In Truck, supra, the Court of Appeal held that Truck, an insurer of a suspended corporation, could intervene in an action filed by other insurers against the insured, which sought to rescind their own insurance policies. The Truck Court permitted Truck to intervene based on its right to equitable construction, but explained that, if this right were based on subrogation, Truck would not have been permitted to intervene – “it cannot obtain a position more advantageous than its subrogor.”
The Court noted “Travelers seeks to avoid the application of this portion of Truck to its action by dismissing it as dicta.” The Court disagreed with Travelers’ position, referring to Truck as being “based on hornbook law” that a subrogated insurer “has no greater rights than the insured and is subject to the same defenses assertable against the insured.” While “Travelers admits its claims are based on subrogation to the rights of the suspended Westlake,” it argued Section 19719 “explicitly authorizes its action.” Section 19719 was amended to add subsection (b), which provides that the penalties provided in subsection (a) do not apply to an insurer or insurer retained counsel who pursues subrogation, contribution, or indemnity rights of a suspended corporation after providing a defense for a suspended corporation in a civil action. Travelers claimed it intervened in the underlying action on Westlake’s behalf because of its suspended status; while there were no citations to the record or allegations to support this, the Court assumed it was true because Travelers could be granted leave to amend to assert these facts.
After the addition of section 19719, subdivision (b), Reliance Ins. Co. v. Superior Court (2000) 84 Cal.App.4th 383 [100 Cal. Rptr. 2d 807] (Reliance) held that “where the insurer may be subject to a direct action under Insurance Code section 11580 by a judgment creditor who has or will obtain a default judgment in a third party action against the insured, intervention is appropriate.” [Citation.] The court contrasted the aforementioned portion of Truck discussing how a subrogated insurer stands in the shoes of its insured by explaining that the motion to intervene was not based on subrogation to the rights of the insured and the insurer “sought intervention to protect its own interests in any action brought by the [the plaintiffs] under Insurance Code section 11580.” [Citation.]
In Kaufman & Broad, this court held, based on Reliance, that “where there is a danger that a judgment will be entered by default, the insurance carrier is entitled to intervene in the underlying case to contest its insured's fault or the available damages.” [Citation.] We also explained that section 19719, subdivision (b), only exempts an insurer of a suspended corporation from criminal penalties. [Citation.] “[S]ection 19719 does not generally authorize the insurer to exercise the rights and powers of its corporate insured.
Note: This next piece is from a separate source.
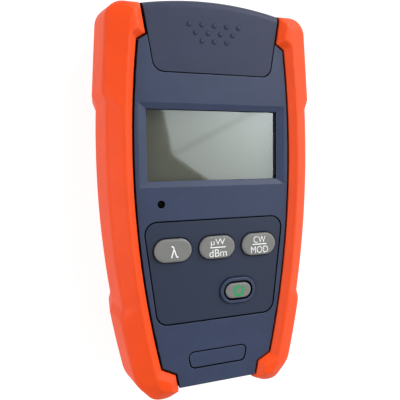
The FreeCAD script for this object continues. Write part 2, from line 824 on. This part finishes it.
def rear_case():
    parting = value("parting_z")
    wall = value("wall")
    bay_y = value("bay_y")
    low = value("low_y")
    ceiling = value("ceiling_z")
    door_wall = value("door_wall")
    door_gap = value("door_gap")
    shell = case_blank(0, parting)
    rim = [edge for edge in shell.Edges if edge.BoundBox.ZMax < LAP
           and edge.BoundBox.YMin < value("cheek_y") - LAP]
    shell = shell.makeFillet(value("back_edge_round"), rim)
    shell = shell.cut(cavity(wall, parting + OVERRUN, bay_y - wall))
    # connector bay: open to the end and to the front, closed by the cover
    bay_half = value("bay_half")
    shell = shell.cut(block(-bay_half, bay_half, bay_y, value("top_y"), wall, parting + OVERRUN))
    # battery bay: side walls, end wall and ceiling
    inner = value("bay_inner_half")
    outer = inner + value("bay_wall")
    bay_low = value("bay_low_y")
    bay_top = value("bay_top_y")
    bay = block(-outer, outer, low + wall / 2, bay_top + value("bay_wall"), wall / 2, ceiling)
    rail_outer = value("door_half + tongue_reach + rail_width")
    door_top = low + value("door_length")
    rails = block(-rail_outer, rail_outer, low + wall / 2, door_top + value("rail_width"),
                  wall / 2, value("rail_height"))
    shell = shell.fuse(bay.fuse(rails).common(case_blank(0, parting)))
    shell = shell.cut(block(-inner, inner, bay_low, bay_top, -OVERRUN, value("ceiling_low_z")))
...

This obviously includes the right to sue or defend a lawsuit or even to appear in the lawsuit. … Instead, the only manner in which the insurer may exercise those powers is by intervening in the lawsuit under Code of Civil Procedure section 387 and asserting any defenses on behalf of its insured.” [Citation.]
Travelers cites no authority permitting an insurer to bring its own action based on the subrogated rights of a suspended corporation under section 19719, subdivision (b), separate from what has been authorized under Truck, Reliance, or Kaufman & Broad. [Citations.] Nor are we convinced the inability of an insurer to do so renders any portion of section 19719 surplusage. Section 19719, subdivision (b) is a clear exemption to the penalty provision in subdivision (a). Thus, it clarifies that an insurer who, properly or improperly, prosecutes a subrogation claim will not be penalized for doing so. It would appear that Travelers itself may benefit from the provision, thereby illustrating the point. Moreover, we do not address whether an insurer who has intervened to protect its own rights could, in that context, essentially prosecute the subrogated rights of its suspended insured. [Citation.] This too lends value to section 19719, subdivision (b). Section 19719 does not, however, alter the substantive law regarding subrogation. Indeed, Truck itself makes no mention of section 19719. Truck mentions only section 23301 [citation], which appears in a separate part of the Revenue and Taxation Code and has not undergone any relevant amendments. Thus, an exception to the penalty provision in section 19719 does not disturb the foundation of Truck. Accordingly, Truck is still cited for the proposition that an insurer may not “pursue a subrogation recovery if the insured is itself barred from filing suit.” [Citation.] We decline to alter the settled law on this point.
The Court then turned to the trial court’s denial of leave to amend. Travelers relied on the policy that leave to amend should be granted liberally, and “argue[d] only that it could plead it revived Westlake’s corporate status, if it chose to do so.” However, the Court noted: “There is nothing in the record to suggest Westlake’s taxes have been paid or a certificate of reviver has been obtained, and Travelers did not raise this possibility or suggest to the trial court that there were any plans to address the status of the Westlake entities as suspended corporations.” The Court determined the trial court “was not compelled to grant an amendment upon the mere speculation that Travelers would somehow thereafter cure Westlake's legal disability in order to pursue litigation.”